LAWS(P&H)-1952-10-14

CHUHAR SINGH Vs. HARI SINGH

Decided On October 21, 1952
CHUHAR SINGH Appellant
V/S
HARI SINGH Respondents

JUDGEMENT

(1.) CHUHAR Singh Plaintiff whose suit has been dismissed by both the courts below has preferred this second appeal. By a registered deed dated 6 -2 -1983, one Mit Singh of Fanj Grain Kalan, a village in the erstwhile Faridkot State, appointed Hari Singh, his 3rd degree collateral as his heir. The adaptor died on 26 -4 -2002 and the present suit for a declaration that Hari Singh's adoption was invalid and for possession of as much land as represented his share, in the property left by Mit Singh, was instituted by Chuhar Singh who is also a third degree collateral of Mit Singh on 26 -8 -2002. It was stated in the plaint that the land which was contemplated to be transferred through the alleged adoption was ancestral, and that the adopter could not by adopting Hari Singh deprive his other reversionary heirs' right to succeed to his property on his death. To bring the suit within time benefit of Section 6, Limitation Act, was claimed on the ground that the Plaintiff was a minor when the adoption took place. The adoptee controverted the allegations in the plaint and further urged in defence that the suit was time barred. The following five issues were framed:

(2.) I will first take up the question whether the appointment of Hari Singh has been proved and was valid. Mit Singh had no issue and it is not disputed by Shri Nehra that according to general custom prevailing amongst agriculturists in this part of the country, a sonless proprietor can appoint one of his kinsmen to succeed him as his heir. He, however, urges that there is a special custom governing Sidhu Jats of village Panj Grain (the parties are Sidhu Jats of that village) which imposes certain conditions without observing which an appointment of an heir remaining invalid. Those conditions are contained in the answer to question No. 16 in the Riwaj -i -Am of the Faridkot State prepared during the Settlement operations held in 1946. The answer to that question is given in column No. 3 and runs as follows:

(3.) Shri Nehra urges that the limitation to challenge an invalid adoption under custom commences from the date of the knowledge of the claimant entitled to attack the adoption. No a date of knowledge was specified in the plaint and there Is no credible evidence that the collaterals of Mit Singh who were alive on the date of the adoption had not come to know of the adoption There is no evidence again as to when they came to know of it. In the presence of the specific allegation in the plaint that the cause of action had arisen on 26 -2 -1983, and in the absence of any proof that the collaterals of Mit Singh had not come to know of the adoption till within six years of the suit, the suit would be out of time as it was brought after 19 years of the adoption and the birth of the Plaintiff.
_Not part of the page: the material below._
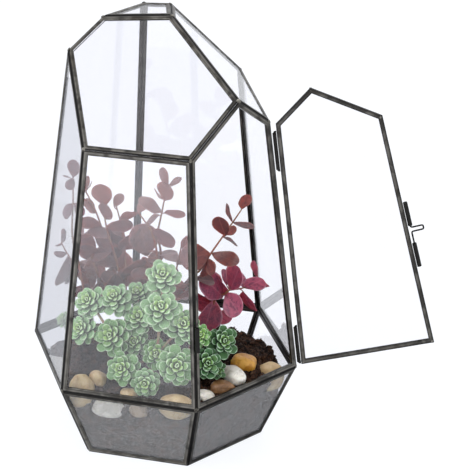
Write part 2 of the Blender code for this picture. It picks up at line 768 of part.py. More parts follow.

If the Plaintiff in spite of his being an after -born son claimed a right to sue on the ground that the collaterals of the appointer competent to challenge the appointment of Hari Singh were in existence and had not ratified the adoption, he had to face the bar of limitation in that case also. If the suit by those reversioners had become time barred on account of the running of time from the date of the adoption as alleged in the plaint, and there is no material on the record suggesting that those reversioners had not come to know of the adoption from 26 -2 -1983, the Plaintiffs suit would also be barred as his subsequent birth and inability on account of minority could not stop the running of time that had once begun to run. In that view of the law the Plaintiff's suit is hopelessly time barred.